Ladder 49 has nothing to do with 9/11 — if it was inspired by any actual event, it may be that huge warehouse fire in Worcester, Massachusetts, a few years back, pre-9/11, in which six firemen were killed. Which, yes, I know, was also sort of an inspiration for Rescue Me, Denis Leary’s new series on F/X (one of the six firemen was his cousin); I haven’t seen it yet, but if it’s only half as good as F/X’s Nip/Tuck, that means it’s at least twice as good as Ladder 49 is, objectively speaking. But, you see, I’m biast here — I’m not objective. Ladder 49 might be feel-good, old-fashioned, cornball melodrama, but it’s a kind of feel-good that I guess I needed, that maybe more people than me still need. It’s two hours of Hollywoodized, lump-in-the-throat emotion, but it was still genuinely moving for me… and also genuinely cathartic. It felt, in a way that I’m not I can quite articulate, like a last public 9/11 funeral, like the signal that it’s time to move on.

For its first half, the film plays like the pilot for a TV series bound to be an enormous hit, and I don’t mean that in any bad way: Ladder 49 is all about character, rather than plot, in a way that movies, particular big Hollywood movies, tend not to be, and in a way that TV series, even really bad ones, have to be to survive.
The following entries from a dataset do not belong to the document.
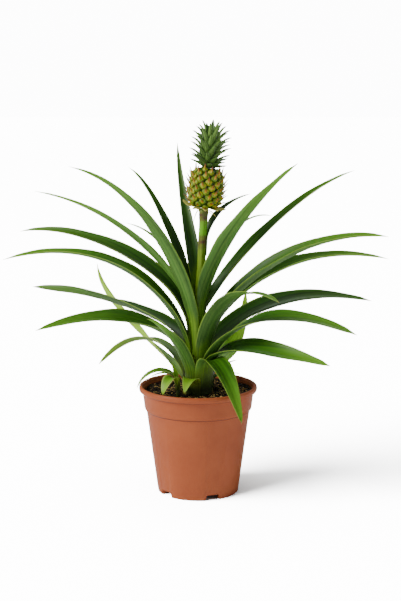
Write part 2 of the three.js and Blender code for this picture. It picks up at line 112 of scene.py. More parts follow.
def new_material(name, roughness, specular=0.5):
    """A material with its shader, and the tree that its pattern's nodes are added to."""
    material = bpy.data.materials.new(name)
    material.use_nodes = True
    tree = material.node_tree
    shader = tree.nodes["Principled BSDF"]
    shader.inputs["Roughness"].default_value = roughness
    shader.inputs["Specular IOR Level"].default_value = specular
    return material, tree, shader


def seen_or_lighting(tree, seen, lighting):
    """One brightness for what the camera sees, and another for what lights the plant."""
    ray = add(tree, "LightPath", output="Is Camera Ray")
    return add(tree, "MapRange", {"Value": ray, "To Min": lighting, "To Max": seen})


def studio_paper():
    """Matt white paper: it has no gloss, and its brightness is even all over."""
    material, tree, shader = new_material("studio paper", 0.9, 0.0)
    value = seen_or_lighting(tree, *PAPER_BRIGHTNESS)
    tree.links.new(add(tree, "CombineColor", (value, value, value)), shader.inputs["Base Color"])
    return material


def add_lamp(name, kind, power, place, direction):
    """A lamp of one kind at a place, pointing in a direction."""
    lamp = bpy.data.objects.new(name, bpy.data.lights.new(name, kind))
    lamp.data.energy = power
    lamp.location = place
    lamp.rotation_euler = Vector(direction).to_track_quat("-Z", "Y").to_euler()
    bpy.context.collection.objects.link(lamp)
    return lamp


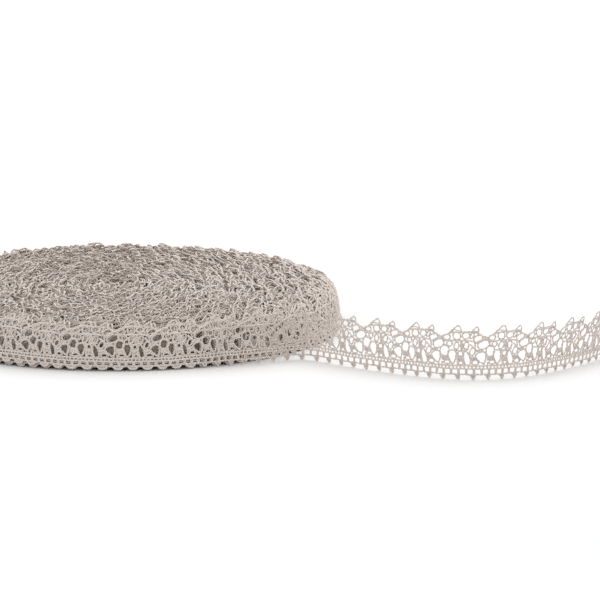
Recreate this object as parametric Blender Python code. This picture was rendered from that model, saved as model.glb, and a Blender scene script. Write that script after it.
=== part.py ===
"""A roll of narrow cotton lace edging, with its loose end standing beside it.

The lace is wound flat, like a pancake, straight footing edge down and scalloped edge up.
It is one length of lace. The wound part is one solid here, and the loose end is one thin sheet.

Frame: the origin is the centre of the roll's flat underside, +Z is up, and the loose end
leaves the roll at its front right and runs off towards +X.
"""

import math
import random

import bmesh
import bpy
from mathutils import Vector, geometry

# The lace strip, laid flat
LACE_WIDTH = 0.0150
LACE_THICKNESS = 0.0012
ROLL_REPEATS = 33
PICOTS_PER_REPEAT = 3

# The roll
ROLL_RADIUS = 0.0640
TURN_PITCH = 0.0012
LEAVE_ANGLE = math.radians(-69.0)
COLUMNS_PER_REPEAT = 6
FOOT_GAP = 0.0015
DROP_DEPTH = 0.0007
EYE_DEPTH = 0.0013
TOP_HEIGHT = 0.0131
TOP_CROWN = 0.0004
TWIST_PITCH = 0.0040
TWIST_STEP = 0.0038
TWIST_RISE = 0.0008
TWIST_UNEVEN = 0.00035

# How closely the loose end's route is worked out
ROUTE_STEP = 0.0005

REPEAT = 2.0 * math.pi * ROLL_RADIUS / ROLL_REPEATS
PICOT_PITCH = REPEAT / PICOTS_PER_REPEAT

# The rim of the roll from the underside to the top, a row for each ring of points.
# Inset and height are in millimetres. The last column is what each ring does:
# "foot" lifts between the lower picots, "eyes" and "drops" are pressed in at the
# lace's holes, and "edge" follows the scallops and their picots.
RIM_ROWS = [
    (1.7, 0.0, "plain"),
    (0.0, 0.0, "foot"),
    (0.0, 1.6, "plain"),
    (0.0, 4.1, "plain"),
    (0.1, 6.0, "drops"),
    (0.3, 8.6, "eyes"),
    (1.1, 10.7, "plain"),
    (2.5, 12.4, "plain"),
    (4.3, 13.2, "edge"),
    (6.0, 12.9, "plain"),
]

# What the scalloped edge does over one repeat, in millimetres of height, a row for each column
EDGE_RISE = [-0.8, -0.2, 0.5, 0.1, 0.5, -0.2]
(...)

Here’s this band of really likeable guys: the firefighters of Baltimore’s Engine 33/Ladder 49. Okay, yeah, director Jay Russell (Tuck Everlasting, My Dog Skip) lets John Travolta (The Punisher, Swordfish), as Chief Kennedy, the commander of the house, gnaw on the scenery a bit, but Lewis Colick’s (October Sky) script manages to be respectful but not entirely reverent: like with Robert Patrick’s (Charlie’s Angels: Full Throttle, Spy Kids) Lenny Richter, who’s kind of an asshole, and an unrepentant and unredeemed one at that.

But the heart and soul of the film belongs to Joaquin Phoenix’s (The Village, Brother Bear) Jack Morrison. The flashback-y structure of the story introduces us to Jack as a seasoned fireman working a big warehouse fire in which he gets into a lot of trouble, and while we wait to see how he’ll get out of it, he thinks back on the events that brought him here, from his rookie days onward. Phoenix is solid and real and grounded as Jack, with a kind of ordinary-guy, working-class integrity that makes you love him. He’s pretty much impossibly perfect, actually, now that I think on it — his great “flaws” are a certain shyness, as demonstrated by his aw-shucks reticence around Linda (Jacinda Barrett: The Human Stain), who will become his wife, and a dedication to helping people that borders on the saintly.
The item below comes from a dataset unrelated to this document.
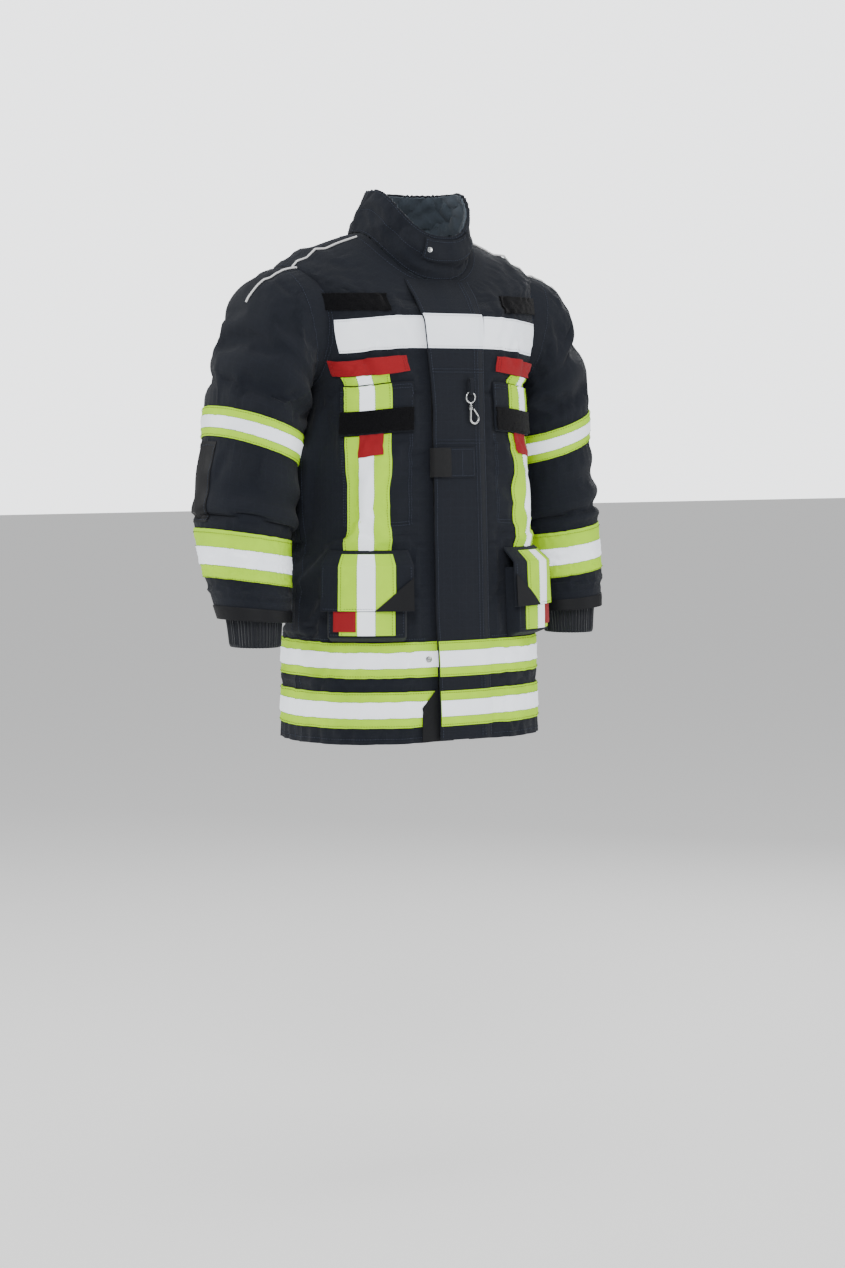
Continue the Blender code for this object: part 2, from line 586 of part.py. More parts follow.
def sleeve_skin(rings, side):
    """A sleeve's surface from its rings; its columns are turns from the outer side towards the front."""

    def place(row, turn):
        i = min(int(row), len(rings) - 2)
        share = row - i
        (ax, az), (bx, bz), deep, middle = (
            np.array(p) * (1 - share) + np.array(q) * share for p, q in zip(rings[i], rings[i + 1])
        )
        t = math.radians(turn)
        x = (ax + bx) / 2 + (bx - ax) / 2 * math.cos(t)
        z = (az + bz) / 2 + (bz - az) / 2 * math.cos(t) - HEM_HEIGHT
        return side * x, middle - deep * math.sin(t), z

    step = 360 / RING_SIDES
    return Skin(list(range(len(rings))), [k * step for k in range(RING_SIDES + 1)], place)


def ring_around(skin, rows, low, high):
    """A closed tube on a skin, between two lifts."""
    rows = [rows[0], *(r for r in skin.rows if rows[0] < r < rows[1]), rows[1]]
    turns = skin.columns[:-1]
    return [[[skin.point(r, t, lift) for t in turns] for r in rows] for lift in (high, low)]


SLEEVE_CLOTH, WRISTLET_CLOTH = 0.0035, 0.002
WRISTLET = (
    ((0.2486, 0.9680), (0.3616, 0.9780), 0.0605, -0.010),
    ((0.2620, 0.9450), (0.3500, 0.9500), 0.0500, -0.018),
    ((0.2660, 0.9050), (0.3460, 0.9050), 0.0440, -0.022),
)
for side, word in ((-1, "right"), (1, "left")):
    shoulder_at = Vector((side * SHOULDER.x, SHOULDER.y, SHOULDER.z))
    shoulder = empty(f"axis_shoulder_{word}", shoulder_at, Matrix.Rotation(math.radians(90), 4, "Z"), hanger)
    upper = sleeve_skin(UPPER_SLEEVE, side)
    low, high = (-SLEEVE_CLOTH, 0)
    signs = 1 if (upper.lift[5][4] @ Vector((0, -1, 0))) > 0 else -1
    tube = slab(*ring_around(upper, (0, 9), signs * low, signs * high), closed=True)
    add(f"upper_sleeve_{word}", tube, NAVY, on=shoulder)
    band = slab(*ring_around(upper, (7, 8), signs * TRIM_LIFT, signs * (TRIM_LIFT + TAPE)), closed=True)
    add(f"upper_band_{word}", band, YELLOW, 0.6, on=shoulder)

    elbow_at = Vector((side * ELBOW.x, ELBOW.y, ELBOW.z))
    elbow = empty(f"axis_elbow_{word}", elbow_at, Matrix.Rotation(-side * ELBOW_TILT, 4, "Y"), hanger)
    fore = sleeve_skin(FOREARM, side)
    grids = ring_around(fore, (0, 5), signs * low, signs * high)
    for grid in grids:
        for p in grid[0]:
            p.z -= math.tan(ELBOW_NOTCH) * max(0.0, ELBOW.y - p.y) + GAP
    add(f"forearm_sleeve_{word}", slab(*grids, closed=True), NAVY, on=elbow)
    band = slab(*ring_around(fore, (2, 4), signs * TRIM_LIFT, signs * (TRIM_LIFT + TAPE)), closed=True)
    add(f"lower_band_{word}", band, YELLOW, 0.6, on=elbow)
    cuff = sleeve_skin(WRISTLET, side)
    knit = slab(*ring_around(cuff, (0, 2), -signs * WRISTLET_CLOTH, 0), closed=True)
    add(f"wristlet_{word}", knit, KNIT, on=elbow)
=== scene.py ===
"""A firefighter's turnout coat, cut, sewn and trimmed around its frame.

Lengths are metres. The coat faces -Y and its wearer's right is -X. Heights are measured from the hem.
"""

import contextlib
import math

import bpy
import numpy as np
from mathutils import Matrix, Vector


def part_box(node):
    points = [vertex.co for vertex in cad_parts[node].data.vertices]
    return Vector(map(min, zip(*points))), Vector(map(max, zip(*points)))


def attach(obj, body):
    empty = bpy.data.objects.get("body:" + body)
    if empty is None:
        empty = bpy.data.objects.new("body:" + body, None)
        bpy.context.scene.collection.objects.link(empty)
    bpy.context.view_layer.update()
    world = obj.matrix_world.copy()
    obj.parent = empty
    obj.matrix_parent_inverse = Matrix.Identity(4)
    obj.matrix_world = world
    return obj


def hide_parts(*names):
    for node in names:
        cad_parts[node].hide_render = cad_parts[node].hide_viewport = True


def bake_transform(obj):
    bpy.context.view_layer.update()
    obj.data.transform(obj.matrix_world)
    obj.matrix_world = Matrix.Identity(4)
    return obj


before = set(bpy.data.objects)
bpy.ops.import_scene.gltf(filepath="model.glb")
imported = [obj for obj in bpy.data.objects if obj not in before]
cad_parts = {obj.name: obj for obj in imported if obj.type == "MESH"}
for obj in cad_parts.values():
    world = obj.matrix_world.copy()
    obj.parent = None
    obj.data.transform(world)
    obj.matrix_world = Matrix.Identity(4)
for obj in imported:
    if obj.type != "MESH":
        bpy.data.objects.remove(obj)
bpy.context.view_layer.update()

# ------------------------------------------------------------
# Shell panels. The outer shell is a back and two fronts of navy aramid twill, sewn at the sides and
# shoulders. The whole body is first draped as one wrap, from front edge to front edge, so that folds run
# over the seams.
PEG = np.array((0.0, 0.074, 0.786))  # where the hanger loop bears on its peg
ROUNDNESS = 2 / 2.6
FRONT_EDGE = 1.9
# height, half width, front depth, back depth, y of the widest line, drop at the front
SECTIONS = np.array((
    (-0.012, 0.2152, 0.1525, 0.150, 0.000, 0.000),
    (0.000, 0.215, 0.1520, 0.150, 0.000, 0.000),
    (0.150, 0.212, 0.1456, 0.150, 0.000, 0.000),
    (0.300, 0.208, 0.1392, 0.150, 0.000, 0.000),
    (0.440, 0.202, 0.1333, 0.151, 0.006, 0.000),
    (0.500, 0.196, 0.1307, 0.156, 0.012, 0.000),
    (0.550, 0.194, 0.1286, 0.162, 0.016, 0.000),
    (0.600, 0.212, 0.1265, 0.167, 0.020, 0.000),
    (0.658, 0.226, 0.1240, 0.165, 0.022, 0.000),
    (0.742, 0.226, 0.1050, 0.128, 0.025, 0.052),
    (0.773, 0.172, 0.0967, 0.112, 0.024, 0.069),
    (0.789, 0.130, 0.0913, 0.102, 0.020, 0.076),
    (0.801, 0.092, 0.0860, 0.090, 0.015, 0.079),
))
HEM, NECK = SECTIONS[0][0], SECTIONS[-1][0]
ARMHOLE_Y, ARMHOLE_HEIGHT, ARMHOLE = 0.025, 0.646, 0.0885
SHELL = 0.003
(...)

I gotta say, though, that it didn’t feel that way while I actually watching the movie. Phoenix makes Jack seem like a regular, decent guy, and if the stuff of his life is exactly what you’d expect of a nice working-class Catholic boy — parades, funerals, weddings, baptisms, midnight mass on Christmas Eve, all of it scored by melodramatically mournful Irish tin whistles — well, then, the normality of it is a sharper contrast with the disorientation and darkness inside a raging fire, which Russell very effectively shows us in one gripping scene.

Look, there’s no question that Ladder 49 is nothing but a celebration of what these crazy bastards do, running into burning buildings when even the rats are smart enough to run out — there isn’t a critical bone in its cinematic body. I wanted to be snarky about it, and I just couldn’t. I sobbed. A lot. And I don’t care who knows it.